PoE on UPS-backed switches and a climate-controlled network core

With this many devices to keep online for three days straight, preparation made all the difference.

The vast majority of equipment was deployed over PoE (Power over Ethernet), powered by switches themselves connected behind UPS units. If power is cut to an electrical cabinet, the switches and the devices they feed stay online for as long as the UPS holds — more than enough to absorb brief outages and switch to a backup source if needed.

This year, the core of the system — router, controller and supervision equipment — was installed in a climate-controlled room within the technical village, away from the heat that had caused issues during the 2024 edition (PoE links drawing excess power above 37°C).
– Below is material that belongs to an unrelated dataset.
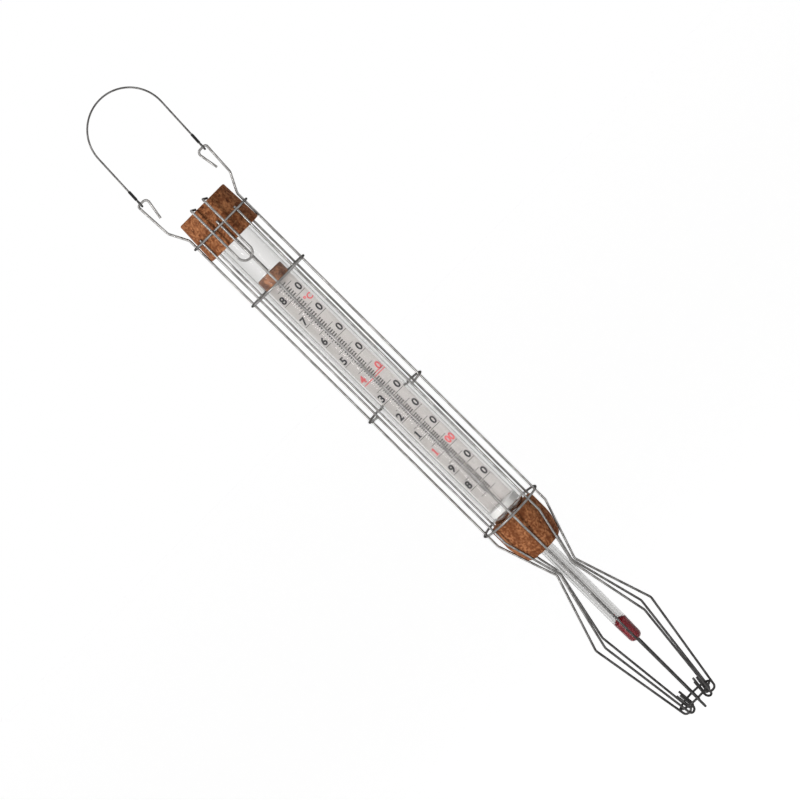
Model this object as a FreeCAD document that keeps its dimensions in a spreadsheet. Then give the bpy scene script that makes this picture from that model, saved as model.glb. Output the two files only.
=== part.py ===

We also redesigned the switch distribution across the technical village: rather than reusing previous years’ layout, each zone was resized based on the actual number of cashless terminals it needed to serve, avoiding both under-provisioning and wasted equipment.

Two Starlink links to secure internet connectivity

Cashless payments and access control both depend on a stable internet connection — no network, no payment. For this fourth edition, two Starlink links backed up the site’s fibre connection:

  • One Starlink unit as backup for the technical village’s main connection, ready to take over in case of an internet outage
  • A second Starlink unit dedicated to an isolated site too far from the optical loop to connect cost-effectively

This dual approach kept the service running through the outages that occurred during the event, without relying on a single point of failure.

Network deployment on the Aluna Festival site, backed up by a Starlink connection

Several power cuts, almost no network downtime

The site experienced several power cuts over the three days of the festival. Thanks to the combination of PoE switches, UPS units and dual Starlink connectivity, these outages had virtually no impact on the network: cashless terminals stayed operational and supervision flagged no equipment as being down for an extended period.

The only incident of the edition had nothing to do with power or IT: a network cable, fallen loose from its clip, got caught and severed by a door. A useful reminder — even the best-planned infrastructure remains exposed to the very physical hazards of an outdoor site, and securing cable runs is as much a part of preparation as the network design itself.

Aluna Festival at night — network running smoothly despite the power cuts

Why does this matter for your business?

A festival with 700 connected devices is, in many ways, an SME’s entire IT estate relocated to a field for three days: the same continuity requirements, the same power-connection constraints, the same need for real-time supervision. The choices tested at Aluna — UPS-backed PoE, internet redundancy, a climate-controlled server room even if temporary — are the same ones we deploy to secure our clients’ networks, which is also what lets us manage their infrastructure remotely and anticipate their needs.

UniFi administration interface — remote network management for Ezohiko clients

A WORD ON THE TEAM

On site, cashless payments and access control were operated by Weezevent, led by Rachel Nezamivand Tcheguini, project lead at Weezevent. Thanks to Didier Viricel, the festival’s co-director, and to Solène Sénéclauze, who leads production and administration, for their renewed trust — as well as to Jean Boucher, president of the Festiv’Aluna association, and to Corenthine Boucher, sponsorship and partnerships manager. Thanks also to Mathieu Lescoche, director of Aluna Camping, whose teams prepare and maintain the site’s wired infrastructure year-round.

Frequently asked questions

Why power network equipment with PoE behind a UPS?

PoE (Power over Ethernet) powers a device — a WiFi access point, camera or payment terminal — directly through the network cable, with no dedicated power socket required. Placing PoE switches behind UPS units means a power cut on site doesn’t immediately drop the connected devices: the UPS keeps them running long enough to switch to a backup source or wait for power to return. It’s a configuration we recommend for any site with critical equipment — security cameras, payment terminals, WiFi access points.

Can Starlink replace a wired connection for an event?

Starlink is an excellent choice as a backup connection, or to serve an isolated site that would be too costly to connect via fibre. For the core of a high-traffic event network, a wired fibre connection remains the better primary link: it offers more stable throughput and lower latency. Fibre plus a Starlink backup is, for now, the most reliable combination for an outdoor site.

How do you secure cashless payment terminals at an outdoor event?

Three things are essential: redundant power (PoE plus UPS) to avoid outages, a doubled-up internet connection (fibre plus a Starlink or 4G backup) so payments never drop, and real-time supervision to spot and isolate any failing device before it affects the service. That’s exactly the infrastructure deployed for the 700 connected devices at this year’s Aluna Festival.

How much network equipment does a festival the size of Aluna need?

For this fourth edition, the infrastructure had to support roughly 700 connected devices, mostly cashless payment terminals, spread across the technical village and points of sale. Sizing depends directly on the number of points of sale, expected attendance, and secondary uses such as CCTV, access control and visitor WiFi.